The emergence of indexers has greatly improved the efficiency of data indexing and querying. Compared to traditional RPC endpoints, indexers can efficiently index large amounts of data and support high-speed querying. Users can execute complex queries, easily filter data, and perform post-extraction analysis. Some indexers also support the aggregation of data sources from multiple blockchains, avoiding the issue of multi-chain dApps needing to deploy multiple APIs. By operating in a distributed manner, indexers provide stronger security and performance, reducing the risk of interruptions that centralized RPC providers may bring.
In contrast, the indexer allows users to directly obtain the information they need without dealing with the underlying complex data through a predefined query language. This mechanism significantly improves the efficiency and reliability of data retrieval and is an important innovation in Blockchain data access.
2.4 Full Chain Database: Aligning to Stream Priority
Using index nodes to query data typically means that the API becomes the sole entry point for processing on-chain data. However, when projects enter the scaling stage, more flexible data sources are often required, and standardized APIs struggle to meet this demand. As application requirements become more complex, primary data indexers and their standardized index formats gradually find it difficult to meet the increasingly diverse querying needs, such as searching, cross-chain access, or off-chain data mapping.
In modern data pipeline architectures, the "stream-first" approach has become a solution to the limitations of traditional batch processing, enabling real-time data ingestion, processing, and analysis. This paradigm shift allows organizations to respond immediately to incoming data, drawing insights and making decisions in near real-time. Similarly, blockchain data service providers are also moving towards building blockchain data streams, with traditional indexer service providers successively launching products that obtain real-time blockchain data in a streaming manner.
These services aim to address the demand for real-time analysis of blockchain transactions and provide more comprehensive query capabilities.
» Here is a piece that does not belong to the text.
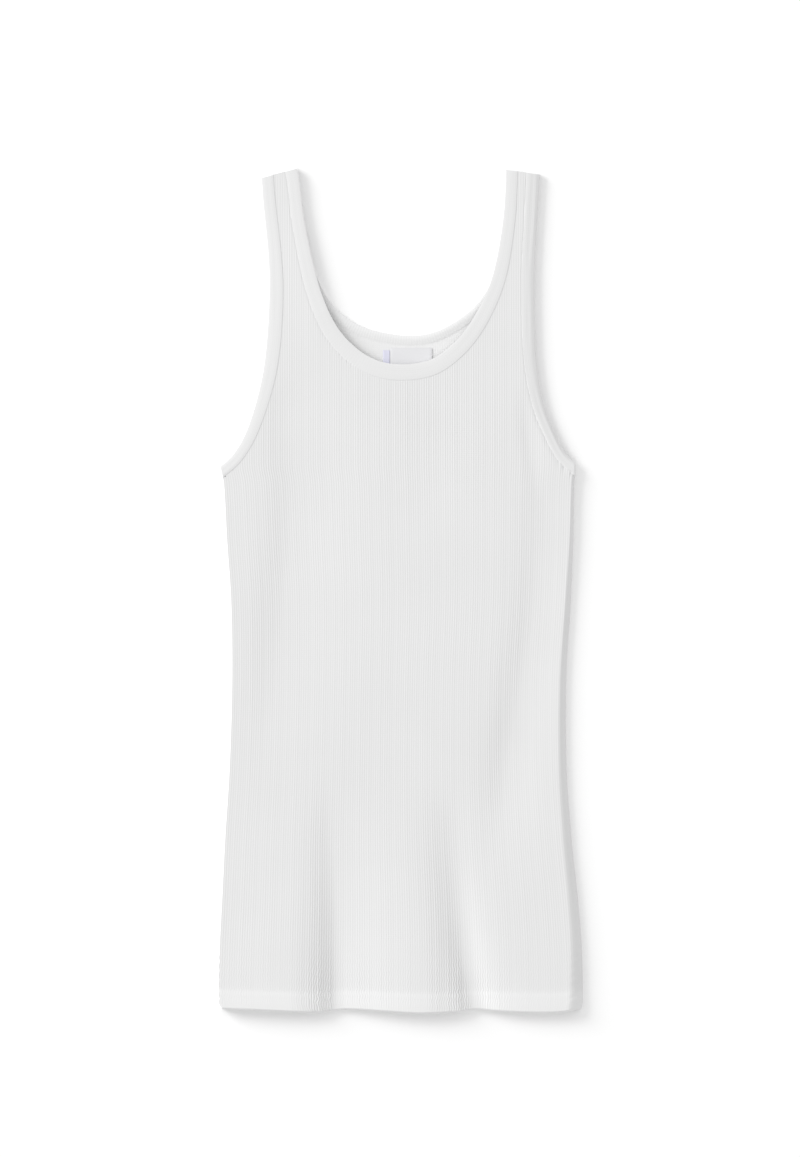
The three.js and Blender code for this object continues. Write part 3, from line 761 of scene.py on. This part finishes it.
def hem_inside(u):
    """Rows of the hem's inner layer from its cut edge down, and of the half turn that joins
    it to the outer layer: between the heights of both by the turn's cosine."""
    x_in, y_in, share_in = cloth_plan(u, 0 * u, FRONT_WALL)
    z_in = (front_under(x_in, y_in) - HEM_EXTRA) * share_in + HEM_LAYER_GAP
    x_out, y_out, z_out = front_surface(u, 0 * u)
    radius = np.minimum((z_out - z_in) / 2, HEM_TURN_RADIUS)
    x_turn = x_in + (x_out - x_in) * (1 + np.cos(HEM_TURN)) / 2
    y_turn = y_out + radius * (1 - np.sin(HEM_TURN))
    z_turn = (z_out + z_in) / 2 + (z_out - z_in) / 2 * np.cos(HEM_TURN)
    return (np.vstack([x_in + 0 * INNER_HEM_ROWS, x_turn]),
            np.vstack([y_in + INNER_HEM_ROWS, y_turn]),
            np.vstack([z_in + INNER_HEM_LIFT, z_turn]))


def pressed_down(x, y):
    """How far the front is pressed down under a binding: left of the neck and at the right
    armhole, and there further away from the seam, where the binding droops."""
    left, right = NECK_PRESSED_X
    beside_neck = (x > left) & (x < right) & (y > NECK_PRESSED_Y)
    beside_arm = (x > ARM_PRESSED_X) & (y > UNDERARM_Y)
    under = ~inside_plan(x, y, panel_outline(neck_front, -TUCK_DROP_FROM))
    far_under = ~inside_plan(x, y, panel_outline(neck_front, -DEEP_DROP_FROM))
    deep = (x > ARM_PRESSED_X) & (y > ARM_DEEP_Y) & far_under
    return TUCK_DROP * ((beside_neck | beside_arm) & under) + DEEP_DROP * deep


def front_cloth(material):
    """The front as one sheet: its rows start at the cut edge of the turned-up hem inside,
    go down to the fold, turn half round it and run up the outside to the shoulders. At the
    sides and the shoulders it tucks under by a quarter turn. It ends under the bindings."""
    u = front_columns()[None, :]
    outside = front_surface(u, front_rows()[:, None])
    x, y, z = (np.vstack(rows) for rows in zip(hem_inside(u), outside))

    # Shoulder tuck: two more rows, a quarter turn under
    top_x, top_y = x[-1:], y.max(axis=0, keepdims=True)
    for angle in EDGE_TURNS:
        x = np.vstack([x, top_x])
        y = np.vstack([y, top_y - EDGE_TUCK * (1 - math.cos(angle))])
        z = np.vstack([z, EDGE_HEIGHT * (1 - math.sin(angle)) + LOWEST + 0 * u])

    # Side tucks: two more columns at each side
    sides = [values[:, [0, -1]] for values in (x, y, z)]
    for angle in EDGE_TURNS:
        inward = EDGE_TUCK * (1 - math.cos(angle)) * np.array([1, -1])
        tucked = (sides[0] + inward, sides[1], sides[2] * (1 - SIDE_TUCK_DROP * math.sin(angle)))
        x, y, z = (np.hstack([edge[:, :1], values, edge[:, 1:]])
                   for edge, values in zip(tucked, (x, y, z)))

    z = np.maximum(z - pressed_down(x, y), LOWEST)
    points = np.stack([x, y, z], axis=-1).reshape(-1, 3)
    kept = inside_plan(x, y, panel_outline(neck_front, -TUCK)).ravel()
    faces = grid_faces(*x.shape)
    faces = faces[kept[faces].all(axis=1)]
    across = np.pad(front_columns(), len(EDGE_TURNS), mode="edge") * RIBS
    along = np.r_[np.zeros(len(INNER_HEM_ROWS) + len(HEM_TURN)), front_rows(),
                  np.full(len(EDGE_TURNS), TOP_HEIGHT)]
    uv = np.stack(np.broadcast_arrays(across[None, :], along[:, None]), axis=-1)
    return add_piece("front_cloth", points, faces, material, uv.reshape(-1, 2))


def back_cloth(material):
    """The back: flat on the floor, a closed shell as thick as its cloth, thicker at the hem,
    with its edges drawn in from the front's roll-over and a quarter turn at its rim."""
    u = np.r_[BACK_SIDE_COLUMNS, BACK_COLUMNS, 1 - BACK_SIDE_COLUMNS[::-1]][None, :]
    start, short, step = BACK_EVEN_ROWS
    even = np.arange(start, TOP_HEIGHT - short, step)
    rows = np.r_[BACK_HEM_ROWS, even, TOP_HEIGHT - BACK_TOP_ROWS][:, None]
    x, y, _ = cloth_plan(u, rows, FRONT_WALL + SEAM_GAP)
    right_roll = side_at(RIGHT_ROLL, np.minimum(HEM_Y + rows, UNDERARM_Y))
    x = (x + BACK_DRAWN_IN * LEFT_ROLL * np.clip(1 - u / BACK_DRAWN_OVER, 0, 1)
         - BACK_DRAWN_IN * right_roll * np.clip(1 - (1 - u) / BACK_DRAWN_OVER, 0, 1))
    y = y - BACK_DRAWN_IN * SHOULDER_ROLL * smoothstep(TOP_HEIGHT - BACK_TOP_FADE, TOP_HEIGHT, rows)
    thick = BACK_WALL + HEM_EXTRA * hem_share(rows)
    rounded = (roll(u * BACK_WIDTH, RIM) * roll((1 - u) * BACK_WIDTH, RIM) * roll(rows, RIM)
               * roll(TOP_HEIGHT - rows, RIM))
    half = thick / 2 * (RIM_SHARE + (1 - RIM_SHARE) * rounded)
    top = np.stack([x, y, thick / 2 + half], axis=-1).reshape(-1, 3)
    bottom = np.stack([x, y, thick / 2 - half], axis=-1).reshape(-1, 3)
    kept = inside_plan(x, y, panel_outline(neck_back, -BACK_TUCK)).ravel()
    faces = grid_faces(*x.shape)
    points, faces = closed_shell(top, bottom, faces[kept[faces].all(axis=1)])
    uv = np.stack(np.broadcast_arrays(u * RIBS, rows), axis=-1).reshape(-1, 2)
    return add_piece("back_cloth", points, faces, material, np.vstack([uv, uv]))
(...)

Just as the "stream-first" architecture innovates the data processing methods in traditional data pipelines by reducing latency and enhancing responsiveness, these blockchain data stream providers also hope to support the development of more applications and assist on-chain data analysis through more advanced and mature data sources.
Redefining the challenges of on-chain data through the lens of modern data pipelines allows us to view the management, storage, and provision of on-chain data from a new perspective. When we start to see indexers like Subgraph and Ethereum ETL as data flows within the data pipeline rather than final outputs, we can envision a possible world where high-performance datasets can be tailored to any business use case.
3 In-Depth Comparison of The Graph, Chainbase, and Space and Time
3.1 The Graph
The Graph network achieves multi-chain data indexing and query services through a decentralized node network, making it easier for developers to index blockchain data and build decentralized applications. Its main product models include a data query execution market and a data indexing cache market, both essentially serving the product query needs of users.
Subgraphs are the fundamental data structure in The Graph network, defining how to extract and transform data from the Blockchain into a queryable format. Anyone can create subgraphs, and multiple applications can reuse these subgraphs, enhancing data reusability and utilization efficiency.
The Graph network consists of four key roles: indexers, curators, delegators, and developers, working together to provide data support for Web3 applications. Currently, The Graph has shifted to a fully decentralized subgraph hosting service, with circulating economic incentives between different participants to ensure system operation.
The products of The Graph are also rapidly evolving in the wave of AI. The AutoAgora, Allocation Optimizer, and AgentC tools developed by Semiotic Labs enhance the performance of the ecosystem in various aspects. The application of these tools allows The Graph to further improve the intelligence and user-friendliness of the system with AI assistance.
3.2 Chainbase
Chainbase is a full-chain data network that integrates all Blockchain data into one platform, making it easier for developers to build and maintain applications. Its unique features include:
Chainbase's AI model Theia is a key highlight that distinguishes it from other data service protocols. Theia is based on the DORA model developed by NVIDIA, which combines on-chain and off-chain data along with spatiotemporal activities to learn and analyze encryption patterns, respond through causal reasoning, and deeply mine the potential value and patterns of on-chain data, providing users with more intelligent data services.
3.3 Space and Time
Space and Time (SxT) aims to create a verifiable computing layer that expands zero-knowledge proofs on decentralized data warehouses, providing trusted data processing for smart contracts, large language models, and enterprises.
SxT introduces Proof of SQL technology, an innovative zero-knowledge proof technique that ensures SQL queries executed on decentralized data warehouses are tamper-proof and verifiable. Proof of SQL generates cryptographic proofs that verify the integrity and accuracy of query results, allowing any verifier to independently confirm that the data has not been tampered with during processing.
SxT has been closely collaborating with Microsoft's AI Innovation Lab to accelerate the development of generative AI tools, making it easier for users to process blockchain data through natural language. In Space and Time Studio, users can experience entering natural language queries, which the AI will automatically convert into SQL and execute the query statement, presenting the final results the user needs.
Conclusion and Outlook
Blockchain data indexing technology has evolved from the initial node data sources, through the development of data parsing and indexers, to ultimately becoming AI-powered full-chain data services, undergoing a process of gradual improvement. The continuous evolution of these technologies has not only increased the efficiency and accuracy of data access but also provided users with an unprecedented intelligent experience.
Looking ahead, with the continuous development of new technologies such as AI and zero-knowledge proofs, blockchain data services will become further intelligent and secure. As an essential infrastructure, blockchain data services will continue to play a vital role, providing strong support for the progress and innovation of the industry.